Tabii ki, Selami, Dişçi Musa, Münir Başkan, Elif hemşire, Dr. Kenan, Asya, Halime, Rıfat, Keriman ve Divane (eleğiyle güneşi toplayan adam) de rollerinin hakkını veren karakterler arasında.

HALKLA İLİŞKİLERE DİKKAT EDİLMELİ

TRT ve Köprü Film yöneticilerine bir de naçizane bir önerimiz olacak!

Dizi halkla bütünleşmiş durumda.
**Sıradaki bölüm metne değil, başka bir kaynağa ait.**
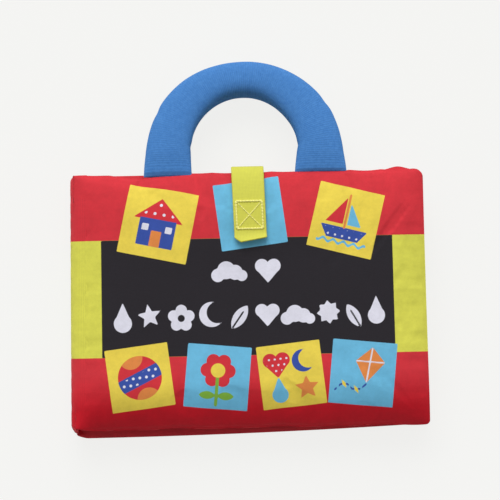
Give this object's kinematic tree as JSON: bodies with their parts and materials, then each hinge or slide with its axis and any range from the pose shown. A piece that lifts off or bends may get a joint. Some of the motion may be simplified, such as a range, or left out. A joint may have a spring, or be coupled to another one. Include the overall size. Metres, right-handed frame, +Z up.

Dolayısıyla insanlar Gönül Dağı’ndaki rolleri nedeniyle oyuncuları kendilerine yakın hissediyorlar.

Yorumlarda okumuştum; filmin çekimlerinin yapıldığı Sivrihisar’a giden ya da o ilçede oturup oyuncuları görmek, kısa da olsa konuşmak isteyen vatandaşlara kaba davranılıyormuş.

Elbette yöneticilerin böyle bir talimat vermediğine eminiz ancak çekimlerin yapıldığı bölgede görevlendirilen personele dizi hayranlarını üzmeyecek şekilde davranılması gerektiğini tembih etmeleri gerekir.

En azından uygun olan oyunculardan bazıları, dizi için uzaklardan gelen Gönül Dağı severleriyle bir-iki dakikalığına da olsa görüştürülebilir...

GÖNÜL DAĞIN’DAN NELER ÖĞRENDİK?

Dedik ya, güzel bir dizi, her bölümü için ayrı yazı kaleme alınabilir ama fazla uzatmadan, kestirmeden gidip “Gönül Dağı’ndan ne öğrendim?” diye soracak olursanız, başta vurguladığımız gibi “gelenek, göreneklerimizin olmazsa olmazları; büyüklere saygının, küçüklere sevginin, komşularla yardımlaşmanın, akraba ve dostlarla dayanışmanın gerekliliğini” diyebilirim.

Bir de; “ahlaksız sahnelere ihtiyaç duyulmadan, çocuklarımızın yanında yüzümüz kızarmadan, utanmadan izleyebileceğimiz filmlerin de yapılacağını” söyleyebiliriz.